■ AIM
Quote all of the entries word for word.

■ DATA PROVIDED
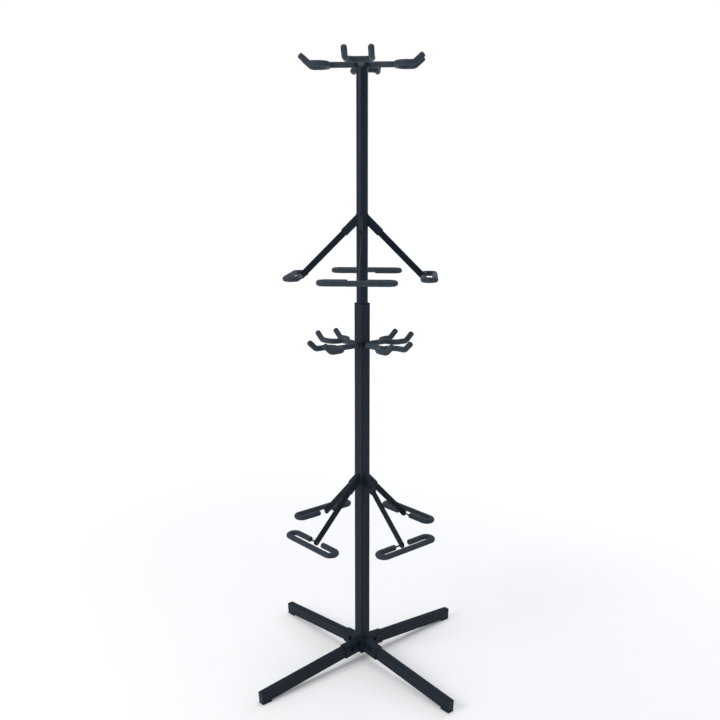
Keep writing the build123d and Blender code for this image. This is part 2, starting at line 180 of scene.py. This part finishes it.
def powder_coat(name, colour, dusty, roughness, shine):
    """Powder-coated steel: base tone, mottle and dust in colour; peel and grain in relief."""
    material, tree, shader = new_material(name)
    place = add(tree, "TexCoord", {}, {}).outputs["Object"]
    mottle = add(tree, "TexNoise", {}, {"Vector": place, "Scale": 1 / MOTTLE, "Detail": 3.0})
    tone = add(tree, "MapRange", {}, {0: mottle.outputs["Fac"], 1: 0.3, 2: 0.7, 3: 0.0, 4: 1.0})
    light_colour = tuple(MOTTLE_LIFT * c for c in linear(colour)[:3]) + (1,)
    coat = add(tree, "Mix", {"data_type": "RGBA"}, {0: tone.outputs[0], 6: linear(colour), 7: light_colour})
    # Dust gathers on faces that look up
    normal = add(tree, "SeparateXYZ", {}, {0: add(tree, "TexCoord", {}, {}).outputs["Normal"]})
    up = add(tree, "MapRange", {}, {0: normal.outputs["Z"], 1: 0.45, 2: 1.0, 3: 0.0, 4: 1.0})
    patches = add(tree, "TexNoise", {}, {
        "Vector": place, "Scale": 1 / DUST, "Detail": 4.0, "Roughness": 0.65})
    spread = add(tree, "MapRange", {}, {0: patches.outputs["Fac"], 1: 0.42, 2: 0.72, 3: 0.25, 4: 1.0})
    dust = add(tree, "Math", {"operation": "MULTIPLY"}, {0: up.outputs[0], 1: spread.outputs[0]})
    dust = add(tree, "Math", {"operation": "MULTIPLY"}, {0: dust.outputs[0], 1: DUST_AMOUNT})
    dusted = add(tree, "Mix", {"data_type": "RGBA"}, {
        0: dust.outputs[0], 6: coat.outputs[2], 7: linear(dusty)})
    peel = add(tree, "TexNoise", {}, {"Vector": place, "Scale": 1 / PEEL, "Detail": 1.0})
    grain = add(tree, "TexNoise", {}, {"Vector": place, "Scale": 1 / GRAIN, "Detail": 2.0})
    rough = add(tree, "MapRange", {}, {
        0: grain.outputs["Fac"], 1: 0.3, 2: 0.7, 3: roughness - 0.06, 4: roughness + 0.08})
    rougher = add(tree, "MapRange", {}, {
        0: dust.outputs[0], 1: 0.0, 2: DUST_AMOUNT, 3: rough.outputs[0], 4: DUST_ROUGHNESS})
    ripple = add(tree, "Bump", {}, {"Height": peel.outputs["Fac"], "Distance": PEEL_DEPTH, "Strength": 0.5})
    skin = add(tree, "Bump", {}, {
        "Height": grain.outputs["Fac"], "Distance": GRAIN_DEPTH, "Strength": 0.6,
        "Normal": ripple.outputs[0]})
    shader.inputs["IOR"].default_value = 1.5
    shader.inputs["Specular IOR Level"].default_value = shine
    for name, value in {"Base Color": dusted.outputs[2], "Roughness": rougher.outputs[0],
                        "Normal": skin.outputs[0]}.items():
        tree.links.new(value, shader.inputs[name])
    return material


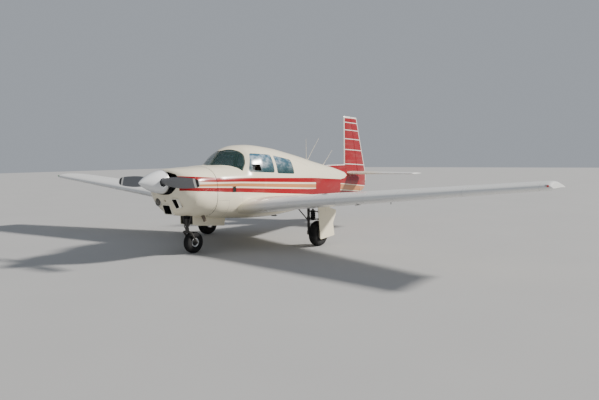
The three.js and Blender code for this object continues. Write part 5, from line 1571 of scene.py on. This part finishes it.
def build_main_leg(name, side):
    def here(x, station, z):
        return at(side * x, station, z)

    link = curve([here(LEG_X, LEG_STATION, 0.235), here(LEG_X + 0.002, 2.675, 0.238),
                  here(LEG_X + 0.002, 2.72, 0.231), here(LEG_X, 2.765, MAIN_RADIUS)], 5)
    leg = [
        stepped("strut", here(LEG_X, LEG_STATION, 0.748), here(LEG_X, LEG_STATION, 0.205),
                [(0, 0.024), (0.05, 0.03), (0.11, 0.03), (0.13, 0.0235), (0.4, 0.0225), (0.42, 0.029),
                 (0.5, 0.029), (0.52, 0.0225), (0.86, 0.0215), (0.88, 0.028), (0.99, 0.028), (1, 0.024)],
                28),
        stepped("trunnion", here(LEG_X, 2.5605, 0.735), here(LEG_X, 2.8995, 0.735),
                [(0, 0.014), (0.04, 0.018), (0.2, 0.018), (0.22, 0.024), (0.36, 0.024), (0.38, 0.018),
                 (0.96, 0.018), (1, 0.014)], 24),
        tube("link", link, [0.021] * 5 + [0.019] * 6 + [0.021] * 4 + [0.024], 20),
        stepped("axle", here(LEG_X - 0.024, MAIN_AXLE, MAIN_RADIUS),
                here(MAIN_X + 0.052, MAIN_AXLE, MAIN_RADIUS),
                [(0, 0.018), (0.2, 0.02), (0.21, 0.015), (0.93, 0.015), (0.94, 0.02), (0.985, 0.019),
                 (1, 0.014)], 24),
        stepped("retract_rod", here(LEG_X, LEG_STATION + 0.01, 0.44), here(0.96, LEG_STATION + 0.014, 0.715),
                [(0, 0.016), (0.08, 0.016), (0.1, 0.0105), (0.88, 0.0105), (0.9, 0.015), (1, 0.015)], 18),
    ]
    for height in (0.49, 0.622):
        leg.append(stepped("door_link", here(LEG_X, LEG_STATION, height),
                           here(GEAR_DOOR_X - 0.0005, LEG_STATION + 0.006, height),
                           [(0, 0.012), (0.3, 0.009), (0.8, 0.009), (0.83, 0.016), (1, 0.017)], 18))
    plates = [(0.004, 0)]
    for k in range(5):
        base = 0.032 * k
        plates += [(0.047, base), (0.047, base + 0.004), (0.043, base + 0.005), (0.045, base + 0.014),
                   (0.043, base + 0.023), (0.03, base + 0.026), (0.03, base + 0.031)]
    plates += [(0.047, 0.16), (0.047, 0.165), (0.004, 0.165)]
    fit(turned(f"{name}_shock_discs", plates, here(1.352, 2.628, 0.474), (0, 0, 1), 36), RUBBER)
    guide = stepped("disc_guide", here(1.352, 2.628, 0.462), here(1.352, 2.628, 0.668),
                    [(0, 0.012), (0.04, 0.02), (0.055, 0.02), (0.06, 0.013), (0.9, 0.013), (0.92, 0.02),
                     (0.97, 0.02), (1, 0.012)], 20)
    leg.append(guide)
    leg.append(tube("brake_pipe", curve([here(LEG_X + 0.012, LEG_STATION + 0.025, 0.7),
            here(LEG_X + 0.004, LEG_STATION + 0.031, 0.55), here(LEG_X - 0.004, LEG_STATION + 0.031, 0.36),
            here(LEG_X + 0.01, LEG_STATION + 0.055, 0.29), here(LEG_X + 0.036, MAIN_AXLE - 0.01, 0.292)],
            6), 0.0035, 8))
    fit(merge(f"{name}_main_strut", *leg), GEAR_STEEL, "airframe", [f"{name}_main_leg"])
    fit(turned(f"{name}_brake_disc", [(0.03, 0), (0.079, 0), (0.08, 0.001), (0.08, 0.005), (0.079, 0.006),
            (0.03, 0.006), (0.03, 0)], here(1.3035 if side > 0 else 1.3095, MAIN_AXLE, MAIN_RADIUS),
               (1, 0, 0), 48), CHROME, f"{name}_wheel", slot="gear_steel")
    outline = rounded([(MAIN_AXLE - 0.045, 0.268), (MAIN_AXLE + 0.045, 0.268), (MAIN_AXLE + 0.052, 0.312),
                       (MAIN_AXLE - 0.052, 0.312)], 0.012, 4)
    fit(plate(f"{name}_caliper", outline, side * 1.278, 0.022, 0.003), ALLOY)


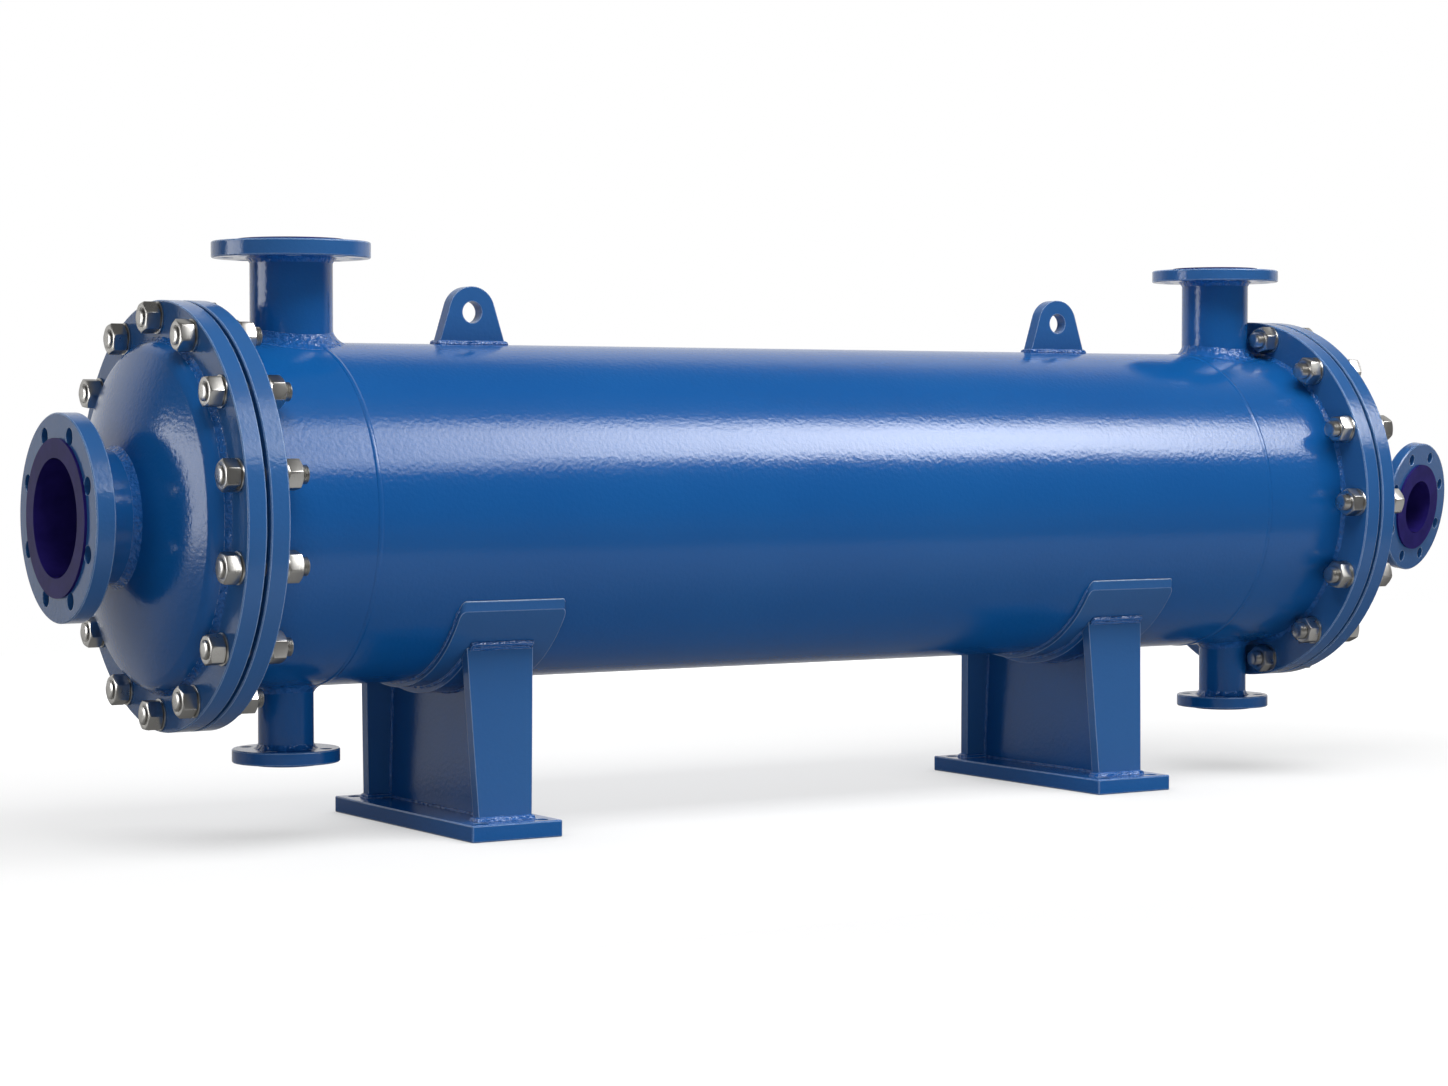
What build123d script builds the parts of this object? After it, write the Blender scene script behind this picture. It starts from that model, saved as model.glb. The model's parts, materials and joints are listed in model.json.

■ TASK SOLUTION
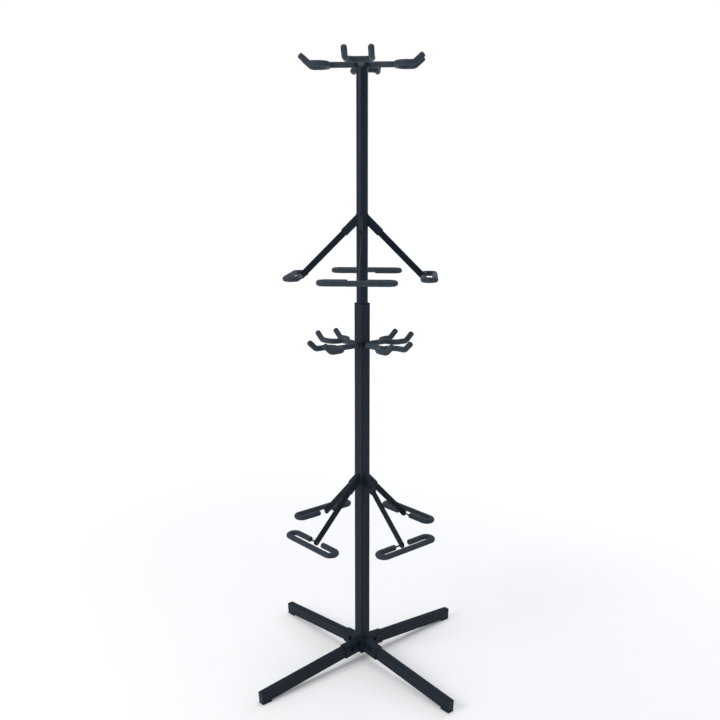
Keep writing the build123d and Blender code for this image. This is part 2, starting at line 180 of scene.py. This part finishes it.
def powder_coat(name, colour, dusty, roughness, shine):
    """Powder-coated steel: base tone, mottle and dust in colour; peel and grain in relief."""
    material, tree, shader = new_material(name)
    place = add(tree, "TexCoord", {}, {}).outputs["Object"]
    mottle = add(tree, "TexNoise", {}, {"Vector": place, "Scale": 1 / MOTTLE, "Detail": 3.0})
    tone = add(tree, "MapRange", {}, {0: mottle.outputs["Fac"], 1: 0.3, 2: 0.7, 3: 0.0, 4: 1.0})
    light_colour = tuple(MOTTLE_LIFT * c for c in linear(colour)[:3]) + (1,)
    coat = add(tree, "Mix", {"data_type": "RGBA"}, {0: tone.outputs[0], 6: linear(colour), 7: light_colour})
    # Dust gathers on faces that look up
    normal = add(tree, "SeparateXYZ", {}, {0: add(tree, "TexCoord", {}, {}).outputs["Normal"]})
    up = add(tree, "MapRange", {}, {0: normal.outputs["Z"], 1: 0.45, 2: 1.0, 3: 0.0, 4: 1.0})
    patches = add(tree, "TexNoise", {}, {
        "Vector": place, "Scale": 1 / DUST, "Detail": 4.0, "Roughness": 0.65})
    spread = add(tree, "MapRange", {}, {0: patches.outputs["Fac"], 1: 0.42, 2: 0.72, 3: 0.25, 4: 1.0})
    dust = add(tree, "Math", {"operation": "MULTIPLY"}, {0: up.outputs[0], 1: spread.outputs[0]})
    dust = add(tree, "Math", {"operation": "MULTIPLY"}, {0: dust.outputs[0], 1: DUST_AMOUNT})
    dusted = add(tree, "Mix", {"data_type": "RGBA"}, {
        0: dust.outputs[0], 6: coat.outputs[2], 7: linear(dusty)})
    peel = add(tree, "TexNoise", {}, {"Vector": place, "Scale": 1 / PEEL, "Detail": 1.0})
    grain = add(tree, "TexNoise", {}, {"Vector": place, "Scale": 1 / GRAIN, "Detail": 2.0})
    rough = add(tree, "MapRange", {}, {
        0: grain.outputs["Fac"], 1: 0.3, 2: 0.7, 3: roughness - 0.06, 4: roughness + 0.08})
    rougher = add(tree, "MapRange", {}, {
        0: dust.outputs[0], 1: 0.0, 2: DUST_AMOUNT, 3: rough.outputs[0], 4: DUST_ROUGHNESS})
    ripple = add(tree, "Bump", {}, {"Height": peel.outputs["Fac"], "Distance": PEEL_DEPTH, "Strength": 0.5})
    skin = add(tree, "Bump", {}, {
        "Height": grain.outputs["Fac"], "Distance": GRAIN_DEPTH, "Strength": 0.6,
        "Normal": ripple.outputs[0]})
    shader.inputs["IOR"].default_value = 1.5
    shader.inputs["Specular IOR Level"].default_value = shine
    for name, value in {"Base Color": dusted.outputs[2], "Roughness": rougher.outputs[0],
                        "Normal": skin.outputs[0]}.items():
        tree.links.new(value, shader.inputs[name])
    return material


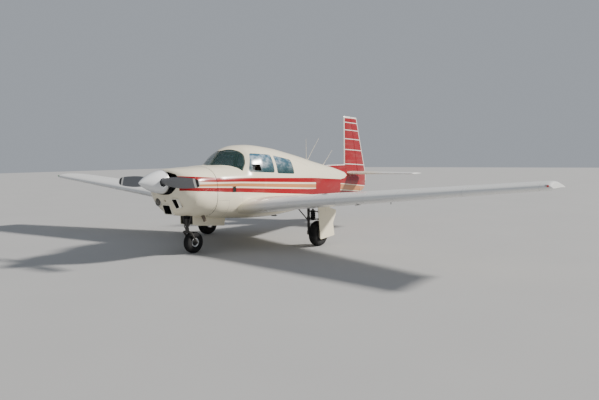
The three.js and Blender code for this object continues. Write part 5, from line 1571 of scene.py on. This part finishes it.
def build_main_leg(name, side):
    def here(x, station, z):
        return at(side * x, station, z)

    link = curve([here(LEG_X, LEG_STATION, 0.235), here(LEG_X + 0.002, 2.675, 0.238),
                  here(LEG_X + 0.002, 2.72, 0.231), here(LEG_X, 2.765, MAIN_RADIUS)], 5)
    leg = [
        stepped("strut", here(LEG_X, LEG_STATION, 0.748), here(LEG_X, LEG_STATION, 0.205),
                [(0, 0.024), (0.05, 0.03), (0.11, 0.03), (0.13, 0.0235), (0.4, 0.0225), (0.42, 0.029),
                 (0.5, 0.029), (0.52, 0.0225), (0.86, 0.0215), (0.88, 0.028), (0.99, 0.028), (1, 0.024)],
                28),
        stepped("trunnion", here(LEG_X, 2.5605, 0.735), here(LEG_X, 2.8995, 0.735),
                [(0, 0.014), (0.04, 0.018), (0.2, 0.018), (0.22, 0.024), (0.36, 0.024), (0.38, 0.018),
                 (0.96, 0.018), (1, 0.014)], 24),
        tube("link", link, [0.021] * 5 + [0.019] * 6 + [0.021] * 4 + [0.024], 20),
        stepped("axle", here(LEG_X - 0.024, MAIN_AXLE, MAIN_RADIUS),
                here(MAIN_X + 0.052, MAIN_AXLE, MAIN_RADIUS),
                [(0, 0.018), (0.2, 0.02), (0.21, 0.015), (0.93, 0.015), (0.94, 0.02), (0.985, 0.019),
                 (1, 0.014)], 24),
        stepped("retract_rod", here(LEG_X, LEG_STATION + 0.01, 0.44), here(0.96, LEG_STATION + 0.014, 0.715),
                [(0, 0.016), (0.08, 0.016), (0.1, 0.0105), (0.88, 0.0105), (0.9, 0.015), (1, 0.015)], 18),
    ]
    for height in (0.49, 0.622):
        leg.append(stepped("door_link", here(LEG_X, LEG_STATION, height),
                           here(GEAR_DOOR_X - 0.0005, LEG_STATION + 0.006, height),
                           [(0, 0.012), (0.3, 0.009), (0.8, 0.009), (0.83, 0.016), (1, 0.017)], 18))
    plates = [(0.004, 0)]
    for k in range(5):
        base = 0.032 * k
        plates += [(0.047, base), (0.047, base + 0.004), (0.043, base + 0.005), (0.045, base + 0.014),
                   (0.043, base + 0.023), (0.03, base + 0.026), (0.03, base + 0.031)]
    plates += [(0.047, 0.16), (0.047, 0.165), (0.004, 0.165)]
    fit(turned(f"{name}_shock_discs", plates, here(1.352, 2.628, 0.474), (0, 0, 1), 36), RUBBER)
    guide = stepped("disc_guide", here(1.352, 2.628, 0.462), here(1.352, 2.628, 0.668),
                    [(0, 0.012), (0.04, 0.02), (0.055, 0.02), (0.06, 0.013), (0.9, 0.013), (0.92, 0.02),
                     (0.97, 0.02), (1, 0.012)], 20)
    leg.append(guide)
    leg.append(tube("brake_pipe", curve([here(LEG_X + 0.012, LEG_STATION + 0.025, 0.7),
            here(LEG_X + 0.004, LEG_STATION + 0.031, 0.55), here(LEG_X - 0.004, LEG_STATION + 0.031, 0.36),
            here(LEG_X + 0.01, LEG_STATION + 0.055, 0.29), here(LEG_X + 0.036, MAIN_AXLE - 0.01, 0.292)],
            6), 0.0035, 8))
    fit(merge(f"{name}_main_strut", *leg), GEAR_STEEL, "airframe", [f"{name}_main_leg"])
    fit(turned(f"{name}_brake_disc", [(0.03, 0), (0.079, 0), (0.08, 0.001), (0.08, 0.005), (0.079, 0.006),
            (0.03, 0.006), (0.03, 0)], here(1.3035 if side > 0 else 1.3095, MAIN_AXLE, MAIN_RADIUS),
               (1, 0, 0), 48), CHROME, f"{name}_wheel", slot="gear_steel")
    outline = rounded([(MAIN_AXLE - 0.045, 0.268), (MAIN_AXLE + 0.045, 0.268), (MAIN_AXLE + 0.052, 0.312),
                       (MAIN_AXLE - 0.052, 0.312)], 0.012, 4)
    fit(plate(f"{name}_caliper", outline, side * 1.278, 0.022, 0.003), ALLOY)


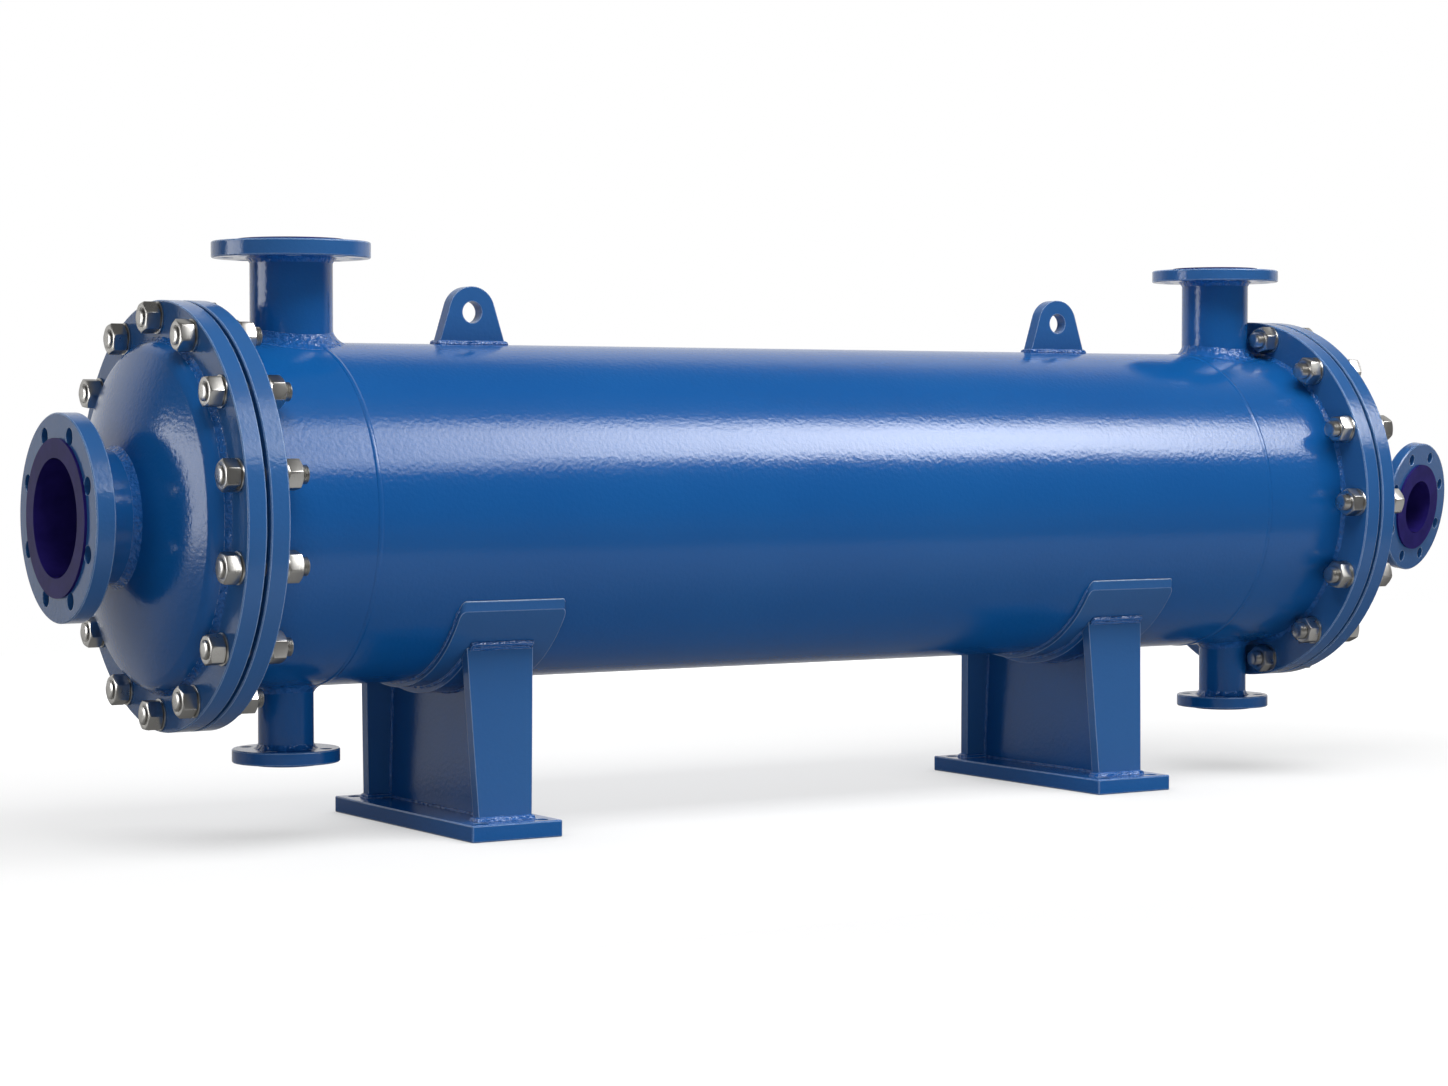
What build123d script builds the parts of this object? After it, write the Blender scene script behind this picture. It starts from that model, saved as model.glb. The model's parts, materials and joints are listed in model.json.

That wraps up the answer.